### Task to carry out
Beginning with the first line below, please repeat the material exactly, ending with the line that includes "node material in".

### Data lines
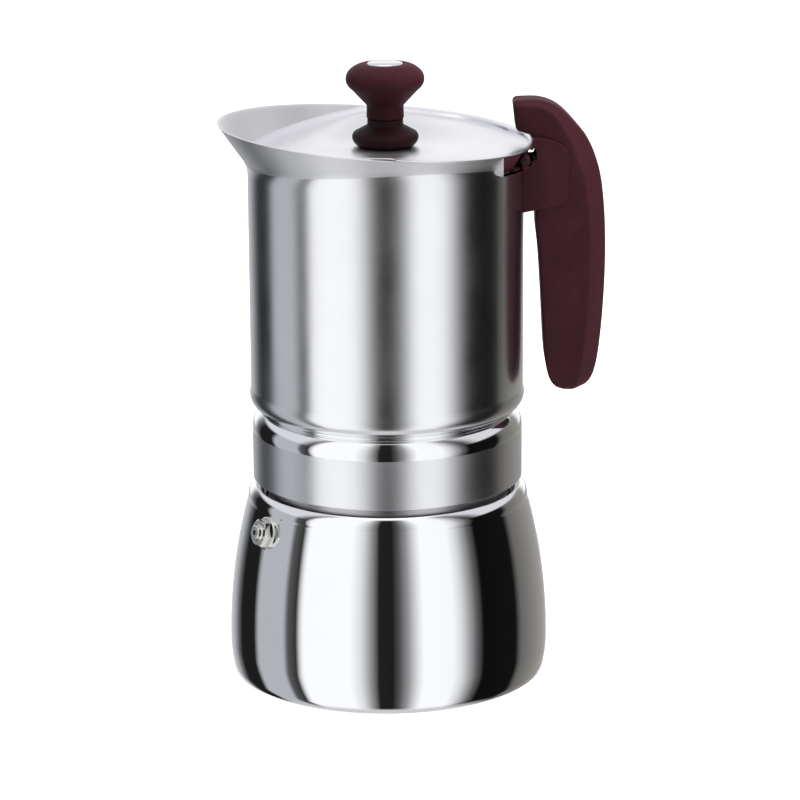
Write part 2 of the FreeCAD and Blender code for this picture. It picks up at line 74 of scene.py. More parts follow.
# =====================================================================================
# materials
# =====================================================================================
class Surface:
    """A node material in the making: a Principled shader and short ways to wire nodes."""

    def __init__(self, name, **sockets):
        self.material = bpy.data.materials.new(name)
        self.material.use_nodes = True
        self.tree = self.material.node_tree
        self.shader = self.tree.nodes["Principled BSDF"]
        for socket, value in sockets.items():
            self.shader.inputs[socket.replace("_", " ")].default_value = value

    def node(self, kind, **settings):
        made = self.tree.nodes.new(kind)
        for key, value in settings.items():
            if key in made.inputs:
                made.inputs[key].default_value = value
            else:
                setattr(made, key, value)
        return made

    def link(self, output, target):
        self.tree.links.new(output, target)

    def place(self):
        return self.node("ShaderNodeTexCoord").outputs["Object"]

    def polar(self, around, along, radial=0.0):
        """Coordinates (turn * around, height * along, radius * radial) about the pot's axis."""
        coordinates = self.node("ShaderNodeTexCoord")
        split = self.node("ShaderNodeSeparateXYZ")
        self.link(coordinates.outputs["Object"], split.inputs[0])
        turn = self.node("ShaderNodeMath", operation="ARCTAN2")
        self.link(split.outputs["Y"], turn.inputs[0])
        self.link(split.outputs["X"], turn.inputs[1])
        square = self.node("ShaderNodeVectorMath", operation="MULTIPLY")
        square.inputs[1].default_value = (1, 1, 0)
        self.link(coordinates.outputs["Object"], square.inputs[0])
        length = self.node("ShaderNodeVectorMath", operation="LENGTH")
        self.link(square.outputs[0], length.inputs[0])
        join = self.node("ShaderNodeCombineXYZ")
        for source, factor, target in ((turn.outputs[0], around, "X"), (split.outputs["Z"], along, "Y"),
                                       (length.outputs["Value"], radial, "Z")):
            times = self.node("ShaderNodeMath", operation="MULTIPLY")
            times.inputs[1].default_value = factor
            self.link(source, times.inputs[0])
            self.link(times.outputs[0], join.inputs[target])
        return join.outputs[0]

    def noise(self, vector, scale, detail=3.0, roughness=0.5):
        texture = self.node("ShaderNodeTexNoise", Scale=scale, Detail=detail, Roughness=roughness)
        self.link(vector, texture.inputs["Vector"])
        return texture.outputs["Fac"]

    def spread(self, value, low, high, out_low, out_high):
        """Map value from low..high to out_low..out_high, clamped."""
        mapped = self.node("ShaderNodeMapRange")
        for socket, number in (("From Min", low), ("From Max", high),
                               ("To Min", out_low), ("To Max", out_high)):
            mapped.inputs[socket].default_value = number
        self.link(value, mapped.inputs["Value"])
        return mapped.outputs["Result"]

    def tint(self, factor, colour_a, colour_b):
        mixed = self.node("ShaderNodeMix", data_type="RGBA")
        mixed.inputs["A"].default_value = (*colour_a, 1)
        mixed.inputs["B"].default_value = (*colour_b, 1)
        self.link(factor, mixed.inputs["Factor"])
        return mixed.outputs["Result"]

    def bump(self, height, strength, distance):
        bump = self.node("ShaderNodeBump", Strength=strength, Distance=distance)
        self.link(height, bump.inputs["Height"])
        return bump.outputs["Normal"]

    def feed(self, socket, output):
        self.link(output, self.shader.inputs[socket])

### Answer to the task
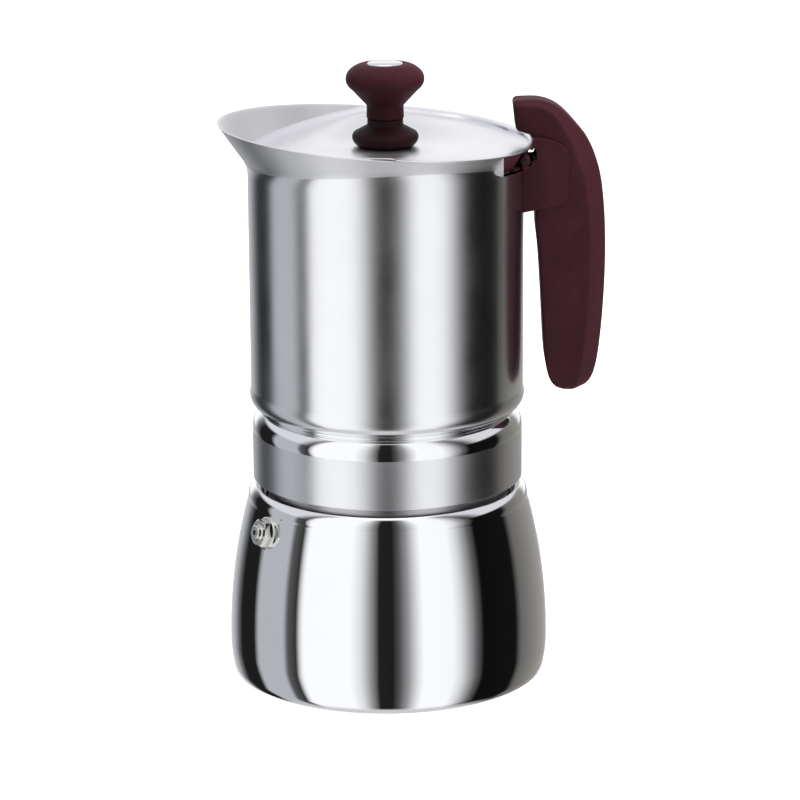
Write part 2 of the FreeCAD and Blender code for this picture. It picks up at line 74 of scene.py. More parts follow.
# =====================================================================================
# materials
# =====================================================================================
class Surface:
    """A node material in the making: a Principled shader and short ways to wire nodes."""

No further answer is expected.